Dude invites him in.

“I wouldn’t go in there. Would you go in there?”

“Not on your life.”

He’s making a delivery. I wouldn’t go in there. But this poor guy. He’s goes in there.

He’s a trusting Dude.

He goes in there. And this Monster kills him. Slaughters him. Dismembers him. Stuffs him in garbage bags. For what? A few bucks! A few bucks!”

“It’s a madness.” Irish says.

He’s focused on me.

“A madness.”

“It makes no sense.”

“We’re supposed to be civilized.”

“Some of us are.”

“We’re not.”

“Most of us are.”

“We’re not,” the lobotomy dude says.

I’m looking at The Irish dude.

He shakes his head.

6 thoughts on “We’re Supposed To Be Civilized

    1. Witness Mr. Henry Bemis, a charter member in the fraternity of dreamers. A bookish little man whose passion is the printed page, but who is conspired against by a bank president and a wife and a world full of tongue-cluckers and the unrelenting hands of a clock.
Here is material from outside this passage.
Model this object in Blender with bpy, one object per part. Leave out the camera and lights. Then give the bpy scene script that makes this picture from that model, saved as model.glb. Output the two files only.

But in just a moment, Mr. Bemis will enter a world without bank presidents or wives or clocks or anything else. He’ll have a world all to himself… without anyone.
      OPENING NARRATION by Rod Serling
      THE TWILIGHT ZONE
      Season 1 episode 8
      Time Enough At Last
      staring Burgess Meredith

  1. should not have went in. supposed to just drop off the food and leave. I wouldn’t have gone in if Mr Rogers answered the door Let alone this homie.

    1. You’re in prison and you’re in there stabbing people. They let you out! You violate parole. Nobody picks you up! You’re roaming the streets or living with people scared shit of you. You’re a Monster. How many of these people are out there?
      And…it is getting worse.

  2. We were once bad. Then trump came along and made all this meanness acceptable. When you have a man running for President of the United States telling one and all that it’s OK to “beat the crap” out of people over and over and over again, what do you think is going to happen. Everyone gets a little meaner and, at the other end of the spectrum, the bad guys just go crazy. Did we really think there would be no consequences to trump’s behavior?